§ **Directions**
Please quote exactly the opening lines of the data, from the first line to the one where "for node in" appears.

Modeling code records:
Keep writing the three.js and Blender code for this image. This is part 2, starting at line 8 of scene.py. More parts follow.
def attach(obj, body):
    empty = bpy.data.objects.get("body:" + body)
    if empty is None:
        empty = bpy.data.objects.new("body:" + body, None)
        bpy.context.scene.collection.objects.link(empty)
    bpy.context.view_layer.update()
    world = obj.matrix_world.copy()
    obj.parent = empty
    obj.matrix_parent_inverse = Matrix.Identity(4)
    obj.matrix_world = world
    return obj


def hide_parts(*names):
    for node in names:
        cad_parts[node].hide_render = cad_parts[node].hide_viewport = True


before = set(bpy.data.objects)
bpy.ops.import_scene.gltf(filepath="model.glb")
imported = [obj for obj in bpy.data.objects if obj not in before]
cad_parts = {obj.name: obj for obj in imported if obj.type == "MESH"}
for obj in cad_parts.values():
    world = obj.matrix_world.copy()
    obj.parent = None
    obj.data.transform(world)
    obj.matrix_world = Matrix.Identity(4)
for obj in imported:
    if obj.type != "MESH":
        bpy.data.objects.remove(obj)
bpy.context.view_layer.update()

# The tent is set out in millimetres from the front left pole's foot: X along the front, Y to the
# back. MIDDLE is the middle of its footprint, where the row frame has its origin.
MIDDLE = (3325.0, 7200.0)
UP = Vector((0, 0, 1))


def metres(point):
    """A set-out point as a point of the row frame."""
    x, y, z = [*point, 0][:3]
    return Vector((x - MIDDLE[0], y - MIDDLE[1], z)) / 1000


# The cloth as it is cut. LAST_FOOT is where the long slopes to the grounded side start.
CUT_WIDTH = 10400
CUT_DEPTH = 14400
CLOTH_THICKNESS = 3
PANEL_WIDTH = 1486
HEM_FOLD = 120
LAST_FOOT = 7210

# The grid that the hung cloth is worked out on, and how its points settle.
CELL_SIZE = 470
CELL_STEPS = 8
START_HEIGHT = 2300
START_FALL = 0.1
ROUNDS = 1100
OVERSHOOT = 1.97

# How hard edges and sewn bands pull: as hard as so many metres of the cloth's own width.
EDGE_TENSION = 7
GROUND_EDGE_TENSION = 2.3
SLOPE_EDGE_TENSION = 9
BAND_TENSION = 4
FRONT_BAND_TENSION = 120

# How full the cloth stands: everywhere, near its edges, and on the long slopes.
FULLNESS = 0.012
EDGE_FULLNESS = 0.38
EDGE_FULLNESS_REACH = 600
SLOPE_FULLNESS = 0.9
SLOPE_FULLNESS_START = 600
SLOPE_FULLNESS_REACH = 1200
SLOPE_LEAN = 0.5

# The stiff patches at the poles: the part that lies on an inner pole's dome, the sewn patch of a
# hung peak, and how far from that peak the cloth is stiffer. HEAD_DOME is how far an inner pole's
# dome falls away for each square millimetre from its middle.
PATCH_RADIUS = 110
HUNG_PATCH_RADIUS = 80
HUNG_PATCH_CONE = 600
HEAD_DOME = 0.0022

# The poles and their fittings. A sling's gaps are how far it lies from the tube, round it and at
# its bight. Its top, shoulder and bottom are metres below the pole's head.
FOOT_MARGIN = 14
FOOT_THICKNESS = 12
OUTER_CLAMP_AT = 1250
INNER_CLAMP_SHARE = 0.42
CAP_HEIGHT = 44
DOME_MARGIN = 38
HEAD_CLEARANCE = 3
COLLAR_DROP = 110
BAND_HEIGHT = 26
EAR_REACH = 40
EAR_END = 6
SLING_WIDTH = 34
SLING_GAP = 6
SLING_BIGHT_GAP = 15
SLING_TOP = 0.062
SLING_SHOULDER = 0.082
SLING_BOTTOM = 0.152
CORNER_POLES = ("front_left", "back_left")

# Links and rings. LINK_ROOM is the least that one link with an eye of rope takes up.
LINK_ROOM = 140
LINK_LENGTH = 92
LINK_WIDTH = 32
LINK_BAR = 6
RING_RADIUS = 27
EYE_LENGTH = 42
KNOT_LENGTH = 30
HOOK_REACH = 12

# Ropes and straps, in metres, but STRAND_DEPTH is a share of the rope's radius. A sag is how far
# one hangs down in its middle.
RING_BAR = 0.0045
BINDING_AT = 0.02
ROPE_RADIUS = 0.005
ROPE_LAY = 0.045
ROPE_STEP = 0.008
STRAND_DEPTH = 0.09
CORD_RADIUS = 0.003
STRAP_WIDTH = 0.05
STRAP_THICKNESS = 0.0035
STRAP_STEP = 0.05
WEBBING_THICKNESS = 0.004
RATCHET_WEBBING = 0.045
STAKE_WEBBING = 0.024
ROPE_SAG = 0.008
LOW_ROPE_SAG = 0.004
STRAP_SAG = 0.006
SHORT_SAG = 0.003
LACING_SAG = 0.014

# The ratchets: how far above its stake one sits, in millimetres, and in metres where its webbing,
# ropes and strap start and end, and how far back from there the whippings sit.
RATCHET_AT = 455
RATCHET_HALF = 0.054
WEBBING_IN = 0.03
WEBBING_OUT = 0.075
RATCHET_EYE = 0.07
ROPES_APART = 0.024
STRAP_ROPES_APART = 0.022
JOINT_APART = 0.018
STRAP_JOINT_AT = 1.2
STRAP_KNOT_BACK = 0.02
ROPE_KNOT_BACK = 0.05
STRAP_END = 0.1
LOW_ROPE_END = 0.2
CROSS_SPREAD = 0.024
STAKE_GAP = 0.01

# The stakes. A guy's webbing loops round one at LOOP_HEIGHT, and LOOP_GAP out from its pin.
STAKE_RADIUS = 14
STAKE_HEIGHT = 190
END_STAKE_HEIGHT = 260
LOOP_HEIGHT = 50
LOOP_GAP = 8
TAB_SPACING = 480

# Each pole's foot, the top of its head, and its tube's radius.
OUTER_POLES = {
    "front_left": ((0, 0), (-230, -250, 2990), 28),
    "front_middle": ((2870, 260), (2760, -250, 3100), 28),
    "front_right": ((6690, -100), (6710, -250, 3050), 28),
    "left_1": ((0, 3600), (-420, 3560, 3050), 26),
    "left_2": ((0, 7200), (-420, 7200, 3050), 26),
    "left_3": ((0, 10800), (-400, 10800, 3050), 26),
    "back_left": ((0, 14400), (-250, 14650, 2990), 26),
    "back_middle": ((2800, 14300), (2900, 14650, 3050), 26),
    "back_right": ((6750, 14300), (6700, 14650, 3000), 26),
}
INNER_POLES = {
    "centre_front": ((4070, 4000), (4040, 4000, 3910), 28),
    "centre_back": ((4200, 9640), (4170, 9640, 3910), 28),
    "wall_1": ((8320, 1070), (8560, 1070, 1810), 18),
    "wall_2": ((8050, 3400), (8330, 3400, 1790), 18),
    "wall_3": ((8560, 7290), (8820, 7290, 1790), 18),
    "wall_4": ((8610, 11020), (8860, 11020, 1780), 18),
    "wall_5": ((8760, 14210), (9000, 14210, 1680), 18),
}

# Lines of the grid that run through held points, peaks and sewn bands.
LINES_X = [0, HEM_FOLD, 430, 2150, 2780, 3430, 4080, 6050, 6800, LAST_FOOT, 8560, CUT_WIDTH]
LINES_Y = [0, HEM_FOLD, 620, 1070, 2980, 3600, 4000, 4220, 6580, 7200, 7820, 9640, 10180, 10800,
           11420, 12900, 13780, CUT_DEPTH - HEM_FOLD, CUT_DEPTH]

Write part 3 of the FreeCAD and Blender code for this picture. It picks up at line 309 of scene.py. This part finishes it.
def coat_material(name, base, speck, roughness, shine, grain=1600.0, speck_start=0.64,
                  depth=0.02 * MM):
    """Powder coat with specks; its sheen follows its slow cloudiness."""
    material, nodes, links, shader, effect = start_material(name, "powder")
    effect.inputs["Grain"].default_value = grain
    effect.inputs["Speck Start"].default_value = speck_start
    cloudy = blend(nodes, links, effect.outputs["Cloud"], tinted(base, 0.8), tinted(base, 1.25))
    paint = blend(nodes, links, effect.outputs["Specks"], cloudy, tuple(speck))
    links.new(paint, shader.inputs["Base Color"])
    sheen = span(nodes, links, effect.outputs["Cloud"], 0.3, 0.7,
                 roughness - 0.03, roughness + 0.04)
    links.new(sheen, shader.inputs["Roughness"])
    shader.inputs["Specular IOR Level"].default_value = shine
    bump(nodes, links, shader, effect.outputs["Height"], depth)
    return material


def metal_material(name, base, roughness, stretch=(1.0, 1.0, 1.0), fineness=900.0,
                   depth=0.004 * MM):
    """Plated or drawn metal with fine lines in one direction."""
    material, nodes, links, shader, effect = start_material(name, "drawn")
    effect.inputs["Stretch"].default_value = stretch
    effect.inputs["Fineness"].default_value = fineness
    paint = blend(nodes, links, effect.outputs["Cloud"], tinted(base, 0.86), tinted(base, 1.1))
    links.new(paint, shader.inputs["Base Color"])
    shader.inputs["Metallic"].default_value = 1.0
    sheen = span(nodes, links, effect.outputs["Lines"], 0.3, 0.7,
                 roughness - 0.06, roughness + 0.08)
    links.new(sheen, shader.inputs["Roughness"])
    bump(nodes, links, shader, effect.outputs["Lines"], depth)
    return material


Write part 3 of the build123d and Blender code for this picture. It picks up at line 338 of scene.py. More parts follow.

§ **Written answer**
Keep writing the three.js and Blender code for this image. This is part 2, starting at line 8 of scene.py. More parts follow.
def attach(obj, body):
    empty = bpy.data.objects.get("body:" + body)
    if empty is None:
        empty = bpy.data.objects.new("body:" + body, None)
        bpy.context.scene.collection.objects.link(empty)
    bpy.context.view_layer.update()
    world = obj.matrix_world.copy()
    obj.parent = empty
    obj.matrix_parent_inverse = Matrix.Identity(4)
    obj.matrix_world = world
    return obj


def hide_parts(*names):
    for node in names:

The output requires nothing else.